Afin de sembler concéder à notre amitié contractée depuis longtemps (et pour ainsi dire depuis le berceau ), et de sembler vouloir de bon cœur partager avec toi quelque chose, j’ai décidé de remettre aujourd’hui les neuf comédies, dont on dispose à ce jour, corrigées le plus rapidement que j’ai pu, pour qu’elles soient imprimées sous ton patronage et corrigées par toi, à ceux qui chaque jour chez nous impriment avec des caractères nouveaux et vraiment magnifiques de nouveaux volumes aussi bien en grec qu’en latin.

Putabam, uir doctissime, duas quoque notioribus his addere posse, nondum ab aliis impressas, quae cito forsan abs te, nostra ope his nouem comitatae, legi poterunt, ni forsan Euphrosyni Bonini praeceptoris tui, & aliorum tuorum, pariterque nostrorum amicorum, promissa irrita, quod credere nequeo, in leues abibunt auras.

Je pensais, homme très savant, pouvoir ajouter à ces comédies bien connues deux autres, pas qui n'ont pas encore été imprimées par d’autres, et qui, ajoutées à ces neuf par nos soins, pourront bientôt peut-être être lues par toi, à moins que peut-être les promesses d’Euphrosynus Boninus ton précepteur, et d’autres de tes amis, qui sont également nos amis, devenues vaines, ne se perdent portées par une brise légère, ce que je ne peux croire.

Has interim ut amicorum omnia soles hilari fronte accipies, acceptasque siquid superfluuum siquid diminutum in illis esse perspicies, acrius castigabis.

Pour l’heure, tu recevras ces comédies avec bonne humeur, comme tu as l’habitude pour tout ce qui vient de tes amis, et après les avoir reçues, si tu trouves qu’il y a en elles quelque chose en trop, ou qui manque, tu le corrigeras avec beaucoup de précision.

Quod faxis etiam atque etiam mi Francisce rogo.

Ce que tu auras fait, je te demande de le faire encore et encore, mon cher Franciscus.

Siquid autem in illis erit quod tuas plus aequo teretes laceret aures, id impressorum incuria euenisse uelim credas.

Et s’il y a en elles quelque chose qui blesse tes oreilles délicates plus que de raison, crois bien que je voudrais que cela est arrivé à cause de l’incompétence des imprimeurs.

At siquid delectabile, si quid quod aures mulceat inuenies, id tanti auctoris nomini et singulari doctrine nostroque pariter ergate amori, ac potius obseruantiae tribues.

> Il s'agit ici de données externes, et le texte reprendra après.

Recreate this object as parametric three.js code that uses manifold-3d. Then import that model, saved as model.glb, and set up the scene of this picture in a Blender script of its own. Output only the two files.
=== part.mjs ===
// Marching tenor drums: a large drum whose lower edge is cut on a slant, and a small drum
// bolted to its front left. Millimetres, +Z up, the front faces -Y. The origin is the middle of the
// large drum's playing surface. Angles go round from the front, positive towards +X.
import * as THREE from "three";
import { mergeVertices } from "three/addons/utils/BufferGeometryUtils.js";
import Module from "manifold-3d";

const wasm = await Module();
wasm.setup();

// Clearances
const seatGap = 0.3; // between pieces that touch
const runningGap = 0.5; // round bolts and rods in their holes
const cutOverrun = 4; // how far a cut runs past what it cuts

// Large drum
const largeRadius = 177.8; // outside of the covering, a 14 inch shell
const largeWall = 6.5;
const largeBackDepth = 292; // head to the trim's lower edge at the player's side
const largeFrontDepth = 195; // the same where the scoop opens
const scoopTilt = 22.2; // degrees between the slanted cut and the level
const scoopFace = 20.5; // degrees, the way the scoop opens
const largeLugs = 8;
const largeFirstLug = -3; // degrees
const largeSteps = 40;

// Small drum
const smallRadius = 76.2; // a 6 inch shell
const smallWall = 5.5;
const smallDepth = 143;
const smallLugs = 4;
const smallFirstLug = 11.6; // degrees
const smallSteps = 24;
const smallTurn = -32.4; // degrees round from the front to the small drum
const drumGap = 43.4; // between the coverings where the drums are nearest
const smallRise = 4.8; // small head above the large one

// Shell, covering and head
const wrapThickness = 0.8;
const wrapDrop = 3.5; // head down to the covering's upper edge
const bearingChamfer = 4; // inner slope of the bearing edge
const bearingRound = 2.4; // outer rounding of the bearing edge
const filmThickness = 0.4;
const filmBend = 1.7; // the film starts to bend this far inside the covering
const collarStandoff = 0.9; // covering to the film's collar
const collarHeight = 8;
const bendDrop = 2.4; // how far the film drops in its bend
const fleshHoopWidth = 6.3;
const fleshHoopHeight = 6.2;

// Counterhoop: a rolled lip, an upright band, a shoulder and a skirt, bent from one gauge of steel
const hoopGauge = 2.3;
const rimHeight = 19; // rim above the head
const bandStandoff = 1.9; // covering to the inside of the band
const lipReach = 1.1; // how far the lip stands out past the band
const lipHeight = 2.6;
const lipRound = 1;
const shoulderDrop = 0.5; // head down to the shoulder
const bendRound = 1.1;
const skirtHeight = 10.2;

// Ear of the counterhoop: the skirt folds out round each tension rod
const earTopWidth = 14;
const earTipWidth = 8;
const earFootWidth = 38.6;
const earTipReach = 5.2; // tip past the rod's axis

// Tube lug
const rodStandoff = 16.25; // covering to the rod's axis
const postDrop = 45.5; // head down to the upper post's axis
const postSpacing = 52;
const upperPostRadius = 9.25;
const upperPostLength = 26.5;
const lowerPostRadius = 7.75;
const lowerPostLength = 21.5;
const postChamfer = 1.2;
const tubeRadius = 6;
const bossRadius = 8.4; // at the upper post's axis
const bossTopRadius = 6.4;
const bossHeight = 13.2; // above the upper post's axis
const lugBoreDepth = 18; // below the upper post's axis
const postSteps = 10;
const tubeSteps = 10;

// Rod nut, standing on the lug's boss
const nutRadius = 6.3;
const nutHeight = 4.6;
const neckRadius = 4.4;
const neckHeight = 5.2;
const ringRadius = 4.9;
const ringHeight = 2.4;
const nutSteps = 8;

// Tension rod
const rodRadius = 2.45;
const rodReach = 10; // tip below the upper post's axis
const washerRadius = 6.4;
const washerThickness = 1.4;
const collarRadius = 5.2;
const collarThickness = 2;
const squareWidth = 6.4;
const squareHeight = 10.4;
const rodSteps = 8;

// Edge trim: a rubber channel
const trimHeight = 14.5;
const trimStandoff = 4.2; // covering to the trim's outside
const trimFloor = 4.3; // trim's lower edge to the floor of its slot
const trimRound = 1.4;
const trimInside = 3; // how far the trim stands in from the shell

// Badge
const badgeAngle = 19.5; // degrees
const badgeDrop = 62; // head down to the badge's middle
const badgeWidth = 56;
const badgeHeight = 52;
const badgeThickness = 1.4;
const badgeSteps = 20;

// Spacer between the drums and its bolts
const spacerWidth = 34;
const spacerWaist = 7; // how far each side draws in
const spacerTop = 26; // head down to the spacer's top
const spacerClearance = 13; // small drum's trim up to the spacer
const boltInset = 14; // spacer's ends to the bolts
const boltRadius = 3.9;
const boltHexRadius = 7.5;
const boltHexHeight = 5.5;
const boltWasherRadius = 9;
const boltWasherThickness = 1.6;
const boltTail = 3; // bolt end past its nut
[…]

Mais si tu trouves quelque chose de plaisant, qui te caresse les oreilles, attribue-le autant au nom et au savoir singulier qu’on tire d’un si grand auteur, qu’à notre amitié pour toi, et plus encore à notre considération.

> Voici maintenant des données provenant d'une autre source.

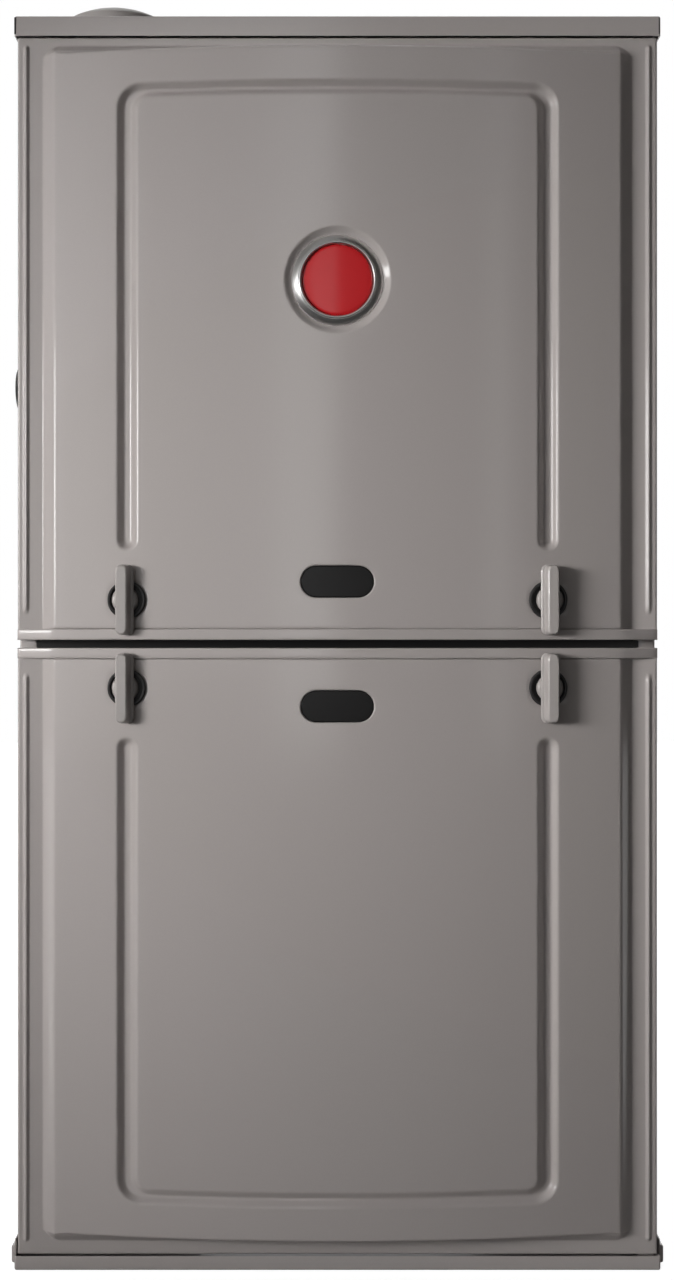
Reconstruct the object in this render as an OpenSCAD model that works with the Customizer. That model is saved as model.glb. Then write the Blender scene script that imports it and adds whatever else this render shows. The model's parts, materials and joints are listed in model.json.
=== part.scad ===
// Upflow forced air gas furnace: a sheet-steel cabinet with two lift-off doors, and the
// burners, heat exchangers, draft inducer, blower and controls inside it.
// Millimetres, +Z up, doors facing -Y, origin on the floor under the middle of the cabinet.

/* [Casing] */
// Width of the casing
casing_w = 442; // [436:1:460]
// Depth of the casing behind its front flanges
casing_d = 705; // [695:1:740]
// Height from the floor to the top of the cap
casing_h = 863.6; // [855:0.1:890]
// Thickness of the casing steel
sheet = 1.2; // [0.9:0.1:1.5]
// Width of the front flanges that the doors close on
front_flange = 12; // [11:0.5:14]
// Clearance between a skirt and the casing inside it
lap = 0.3; // [0.2:0.05:0.5]
// How far the cap and the pan stand in front of the door flanges
brow = 1.5; // [1:0.1:3]
// Height of the skirt around the cap
cap_skirt = 13.7; // [11:0.1:16]

/* [Air openings] */
// Width of the supply opening in the cap
supply_w = 390; // [360:1:396]
// Depth of the supply opening
supply_d = 430; // [380:1:440]
// Distance from the back of the casing to the supply opening
supply_back = 20; // [16:1:30]
// Height of the duct flanges around the supply opening
duct_flange = 20; // [14:1:26]
// Width of the return opening in the base pan
return_w = 380; // [340:1:396]
// Depth of the return opening
return_d = 480; // [420:1:520]
// Distance from the back of the casing to the return opening
return_back = 60; // [40:1:80]

/* [Base pan] */
// Height of the lip under the lower door
pan_lip = 9.7; // [8:0.1:11]
// Height of the side and back skirts
pan_skirt = 20.7; // [17:0.1:26]
// Thickness of the rolled hems on the sides
hem_t = 3.6; // [2.5:0.1:4.5]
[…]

Vale, amicorum nostrorum non ultime his quoque meliora iam iam a nobis accepturus si prima haec nostra munuscula et si tanto uiro parum digna tibi grata esse intellexero.

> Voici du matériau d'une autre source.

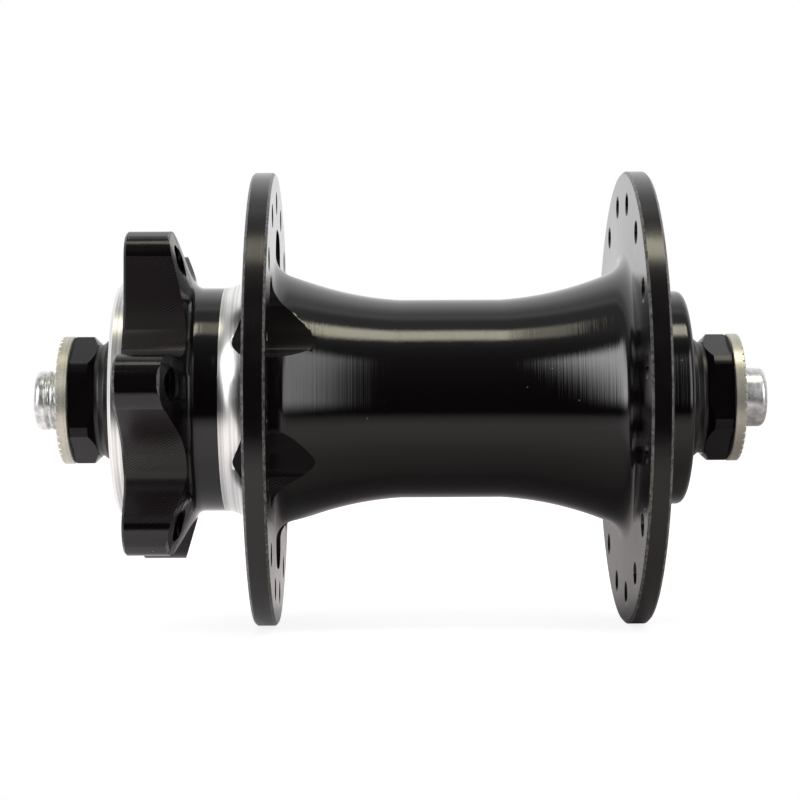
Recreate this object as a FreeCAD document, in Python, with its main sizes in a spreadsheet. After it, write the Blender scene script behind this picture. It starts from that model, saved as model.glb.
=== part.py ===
import FreeCAD, Part
import math
import os
import types

import Sketcher

# A bicycle front hub for a six-bolt brake rotor, on a hollow quick-release axle.
# Frame: the axle lies along Y, +Y points to the rotor side, +Z is up, and the origin is
# midway between the two faces that the fork clamps. All lengths are in millimetres.

# Driving sizes

SIZES = {
    # Axle and what is clamped on it
    "locknut_spacing": 100.0,
    "axle_length": 108.0,
    "axle_end_diameter": 8.7,
    "axle_end_rounding": 0.9,
    "axle_body_diameter": 12.0,
    "axle_body_overhang": 1.2,
    "skewer_bore_diameter": 5.2,
    "slip_clearance": 0.05,
    "race_clearance": 0.01,
    "washer_diameter": 18.9,
    "washer_thickness": 1.7,
    "nut_diameter": 18.8,
    "nut_thickness": 3.7,
    "nut_chamfer": 0.9,
    "nut_across_flats": 17.0,
    "rotor_nut_flat_angle": 90.0,
    "plain_nut_flat_angle": 144.6,
    "spacer_waist_diameter": 16.5,
    "spacer_lip_diameter": 17.9,
    "spacer_lip_length": 1.5,
    "spacer_waist_length": 0.7,
    "dust_flange_thickness": 1.0,
    "dust_flange_clearance": 0.5,
    "dust_seal_gap": 0.4,
    "spacer_foot_diameter": 15.4,
    "sleeve_diameter": 15.0,
    # Cartridge bearings
    "bearing_bore": 12.0,
    "bearing_outside_diameter": 28.0,
    "bearing_width": 8.0,
    "ball_diameter": 4.762,
    "ball_count": 8,
    "ball_circle_diameter": 20.0,
    "ball_clearance": 0.03,
    "groove_openness": 1.04,
    "inner_race_land_diameter": 16.4,
    "outer_race_land_diameter": 23.8,
    "race_edge_chamfer": 0.3,
    "cage_wall": 1.4,
    "cage_width": 5.5,
    "cage_pocket_clearance": 0.1,
    "seal_thickness": 0.7,
    "seal_inset": 0.15,
    "seal_lip_clearance": 0.08,
    # Hub shell, rotor side
    "pilot_diameter": 34.8,
    "pilot_length": 1.9,
    "pilot_chamfer": 0.5,
    "rotor_seat_from_locknut": 10.5,
    "rotor_bolt_circle": 44.0,
    "rotor_bolt_hole_diameter": 4.2,
    "tab_count": 6,
    "tab_tip_diameter": 52.2,
    "tab_thickness": 6.4,
    "tab_root_thickness": 9.35,
    "tab_straight_offset": 4.2,
    "tab_ramp_distance": 14.2,
    "tab_ramp_taper": 27.0,
    "tab_corner_radius": 3.6,
    "valley_ramp_radius": 14.0,
    "valley_corner_radius": 3.0,
    "valley_floor_diameter": 35.2,
    "first_tab_angle": 24.65,
    "neck_diameter": 33.1,
    "tab_root_fillet": 1.5,
    "neck_flange_fillet": 4.5,
    # Hub shell, flanges and barrel
    "flange_diameter": 67.0,
    "rotor_flange_thickness": 3.2,
    "plain_flange_thickness": 3.0,
    "flange_chamfer": 0.35,
    "rotor_flange_offset": 19.9,
    "plain_flange_offset": 34.4,
    "spoke_count": 16,
    "spoke_circle_diameter": 58.0,
    "spoke_hole_diameter": 2.6,
    "spoke_phase": 3.3,
    "barrel_diameter": 29.4,
    "barrel_straight_length": 14.8,
    "flare_radius": 48.7,
    "flare_root_diameter": 38.8,
    "flange_root_fillet": 3.5,
    "window_outer_diameter": 50.4,
    "window_wide_end_radius": 4.1,
    "window_wide_end_offset": 1.5,
    "window_narrow_end_radius": 3.6,
    "window_narrow_end_offset": 2.6,
    "window_lead": 3.0,
    # Hub shell, plain side and inside
    "boss_diameter": 31.7,
    "boss_end_from_locknut": 8.35,
    "boss_edge_radius": 1.0,
    "boss_root_fillet": 0.6,
    "shell_core_diameter": 24.0,
    "seam_angle": 98.5,
    "cut_overrun": 2.0,
}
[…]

Porte-toi bien, toi qui n’est pas le dernier de nos amis, toi qui va recevoir sous peu aussi de nous des choses meilleures que celles-ci, si je comprends que t’ont été agréables ces premiers petits cadeaux que nous te faisons et qui sont trop peu dignes d’un si grand homme.


1. Erasme, Adagia 653, . La formule est accompagnée d'une citation de Plaute.